Calls for a downsizing of the willow came from a number of former players including ex-Australian skipper Ricky Ponting, as fears grew about the imbalance between bat and ball.
Ponting led calls for a restriction last week on bat sizes in Test cricket, happy for bigger bats to remain in the shorter formats of the game, however it's unclear whether different laws for different formats would be introduced.
Restrictions on size, depth and weight of bats could become part of the laws of cricket with the Marylebone Cricket Club's world committee to confer with bat manufacturers and other stakeholders before finalising amendments to the laws which were expected to come in by October, 2017.
That timeframes mean the 2017-18 Ashes series could be the first that sees restricted bats in action.
The reaction from players around the globe was mixed, with some saying pitches were as much a part of the issue, although it's expected fast bowlers will be pleased with the changes.

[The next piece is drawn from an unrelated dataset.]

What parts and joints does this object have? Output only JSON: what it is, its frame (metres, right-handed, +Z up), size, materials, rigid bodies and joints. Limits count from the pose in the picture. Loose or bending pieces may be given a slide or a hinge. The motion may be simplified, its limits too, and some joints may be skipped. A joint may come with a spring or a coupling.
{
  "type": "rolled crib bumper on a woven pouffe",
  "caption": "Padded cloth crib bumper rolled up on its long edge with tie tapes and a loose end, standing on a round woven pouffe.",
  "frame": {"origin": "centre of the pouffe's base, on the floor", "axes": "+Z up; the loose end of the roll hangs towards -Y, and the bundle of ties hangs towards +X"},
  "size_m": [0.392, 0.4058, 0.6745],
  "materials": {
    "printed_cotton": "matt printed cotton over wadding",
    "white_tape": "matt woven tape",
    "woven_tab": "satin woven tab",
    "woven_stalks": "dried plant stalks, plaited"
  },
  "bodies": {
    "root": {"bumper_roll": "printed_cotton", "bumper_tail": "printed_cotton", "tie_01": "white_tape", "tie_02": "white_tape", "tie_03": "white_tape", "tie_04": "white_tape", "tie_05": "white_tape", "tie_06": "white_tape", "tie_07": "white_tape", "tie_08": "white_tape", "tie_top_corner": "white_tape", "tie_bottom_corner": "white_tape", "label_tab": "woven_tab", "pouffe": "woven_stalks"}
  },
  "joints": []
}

Nambour Cricket Club's junior coordinator Peter Miles said he was "all for" the changes, happy to see a better balanced competition, but noted it was the limited-overs formats that had captured the attention of the youth.

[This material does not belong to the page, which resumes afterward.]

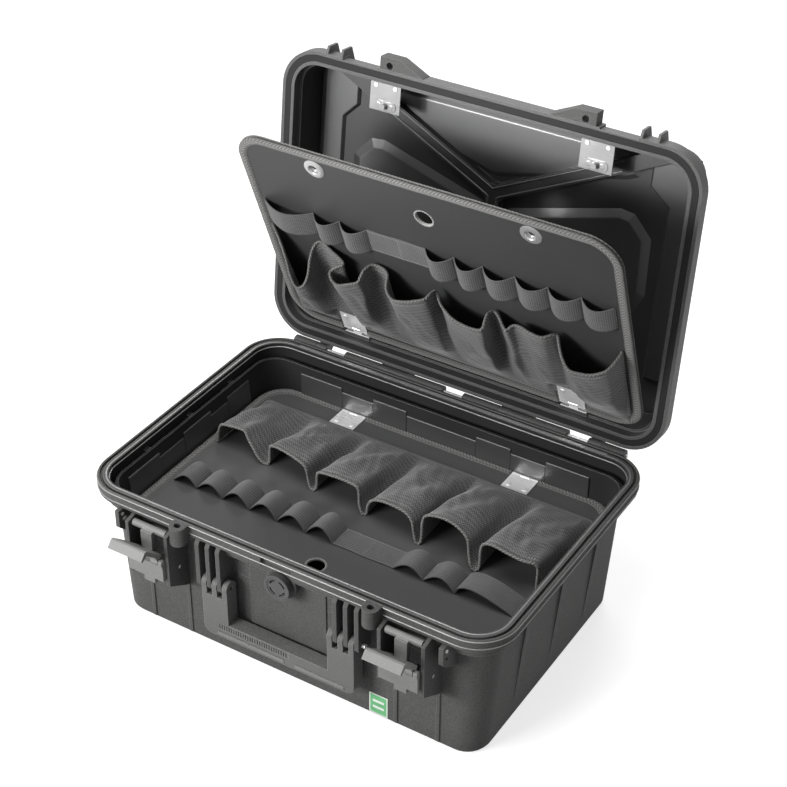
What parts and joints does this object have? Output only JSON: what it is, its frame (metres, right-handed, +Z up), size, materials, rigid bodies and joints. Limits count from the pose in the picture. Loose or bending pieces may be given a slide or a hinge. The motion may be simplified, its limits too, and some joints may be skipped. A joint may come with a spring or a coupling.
{
  "type": "hard tool case",
  "caption": "Hard plastic tool case with hinged lid, two draw latches, folding handle, vent knob and hinged pocket boards in base and lid.",
  "frame": {"origin": "middle of the base's flat bottom", "axes": "+X to the right seen from the latches, +Y towards the lid hinge, +Z up"},
  "size_m": [0.506, 0.4997, 0.5342],
  "materials": {
    "shell": "textured",
    "inner_board": "satin",
    "pocket_cloth": "woven",
    "loop_webbing": "woven",
    "binding_tape": "woven",
    "steel": "brushed",
    "seal": "matte",
    "latch_plastic": "satin",
    "trim": "satin",
    "label": "gloss"
  },
  "bodies": {
    "base": {"base_shell": "shell", "base_handle_fins": "shell", "base_latch_brackets": "shell", "base_strap_lugs": "shell", "base_padlock_bosses": "shell", "base_hinge_knuckles": "shell", "base_label": "label", "valve_body": "shell", "valve_cap": "inner_board", "valve_seal": "seal", "hinge_rod": "steel", "handle_pins": "steel", "latch_pins": "steel", "lug_pins": "steel", "base_board_rests": "shell", "base_board_leaves": "steel", "base_leaf_screws": "steel"},
    "lid": {"lid_shell": "shell", "lid_padlock_bosses": "shell", "lid_gasket": "seal", "lid_clip_plates": "steel", "lid_clip_springs": "steel", "lid_clip_screws": "steel", "lid_board_leaves": "steel", "lid_leaf_screws": "steel"},
    "lid_board": {"lid_panel": "inner_board", "lid_binding": "binding_tape", "lid_eyelets": "steel", "lid_finger_trim": "binding_tape", "lid_brackets": "steel", "lid_rivets": "steel", "lid_board_pins": "steel", "lid_pockets": "pocket_cloth", "lid_pocket_seams": "pocket_cloth", "lid_loops": "loop_webbing"},
    "base_board": {"base_panel": "inner_board", "base_binding": "binding_tape", "base_eyelets": "steel", "base_finger_trim": "binding_tape", "base_brackets": "steel", "base_rivets": "steel", "base_board_pins": "steel", "base_pockets": "pocket_cloth", "base_pocket_seams": "pocket_cloth", "base_loops": "loop_webbing"},
    "handle": {"handle": "shell", "handle_rib_strip": "trim", "handle_bar_strip": "trim"},
    "left_carrier": {"left_latch_carrier": "latch_plastic"},
    "left_claw": {"left_latch_claw": "latch_plastic"},
    "left_lever": {"left_latch_lever": "latch_plastic"},
    "right_carrier": {"right_latch_carrier": "latch_plastic"},
    "right_claw": {"right_latch_claw": "latch_plastic"},
    "right_lever": {"right_latch_lever": "latch_plastic"}
  },
  "joints": [
    {"name": "lid_hinge", "type": "hinge", "parent": "base", "child": "lid", "pos_m": [0, 0.179, 0.1705], "axis": [1, 0, 0], "range_deg": [0, 97]},
    {"name": "lid_board_hinge", "type": "hinge", "parent": "lid", "child": "lid_board", "pos_m": [0, 0.19673, 0.20086], "axis": [1, 0, 0], "range_deg": [-28, 0]},
    {"name": "base_board_hinge", "type": "hinge", "parent": "base", "child": "base_board", "pos_m": [0, 0.1461, 0.119], "axis": [1, 0, 0], "range_deg": [-65, 0]},
    {"name": "handle_swing", "type": "hinge", "parent": "base", "child": "handle", "pos_m": [0, -0.167, 0.107], "axis": [-1, 0, 0], "range_deg": [0, 90]},
    {"name": "left_latch_swing", "type": "hinge", "parent": "base", "child": "left_carrier", "pos_m": [-0.155, -0.1675, 0.107], "axis": [-1, 0, 0], "range_deg": [-30, 5]},
    {"name": "left_claw_slide", "type": "slide", "parent": "left_carrier", "child": "left_claw", "axis": [0, 0, 1], "range_m": [0, 0.037]},
    {"name": "left_lever_fold", "type": "hinge", "parent": "left_carrier", "child": "left_lever", "pos_m": [-0.155, -0.1883, 0.1234], "axis": [1, 0, 0], "range_deg": [0, 120]},
    {"name": "right_latch_swing", "type": "hinge", "parent": "base", "child": "right_carrier", "pos_m": [0.155, -0.1675, 0.107], "axis": [-1, 0, 0], "range_deg": [-30, 5]},
    {"name": "right_claw_slide", "type": "slide", "parent": "right_carrier", "child": "right_claw", "axis": [0, 0, 1], "range_m": [0, 0.037]},
    {"name": "right_lever_fold", "type": "hinge", "parent": "right_carrier", "child": "right_lever", "pos_m": [0.155, -0.1883, 0.1234], "axis": [1, 0, 0], "range_deg": [0, 120]}
  ],
  "couplings": [
    {"joint": "lid_board_hinge", "follows": "lid_hinge", "ratio": -0.28866}
  ]
}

"The junior kids all love the Big Bash," Mr Miles said.
Mr Miles said it was basically a batsman's game these days and said the bats had evolved at a rapid rate, much like the game itself.
"Nothing's changed for the bowler," he said.
Sunshine Coast junior representative coach Don Bambling has been coaching cricket for the past three decades.
He said heavier bats combined with evolution were eroding techniques in young batsmen.
"They're unable to play good cricket shots, they struggle with square cuts and pulling," Mr Bambling said.
"A lot of them want to hit in the air as a result (of playing with heavier or oversized bats)."
Which is fine if they're looking to emulate their new heroes like Dave Warner or Glenn Maxwell, but Mr Bambling warned the effect was that many youngsters found themselves spending more time on the sidelines, dismissed early in their innings due to poor techniques.
"They're (juniors) becoming weaker on their non-dominant side," Mr Bambling said.
"If anything bats should be getting lighter and smaller to get back to good cricket shots."
So what should you be buying your little cricket fanatic next season to give them the best chance of one day pulling on the baggy green?
Mr Bambling says there are two keys:
1. A light bat: Don't buy a bat that kids will "grow into". It doesn't work. they must be playing with a bat that fits them now and make sure it's on the lighter side, to ensure they can play a full array of strokes.
2. Get a skipping rope: Mr Bambling says technology has made young cricketers better and better at their hand-eye coordination but footwork is suffering as a result, so a strong skipping regime helps to sharpen up their feet at the crease.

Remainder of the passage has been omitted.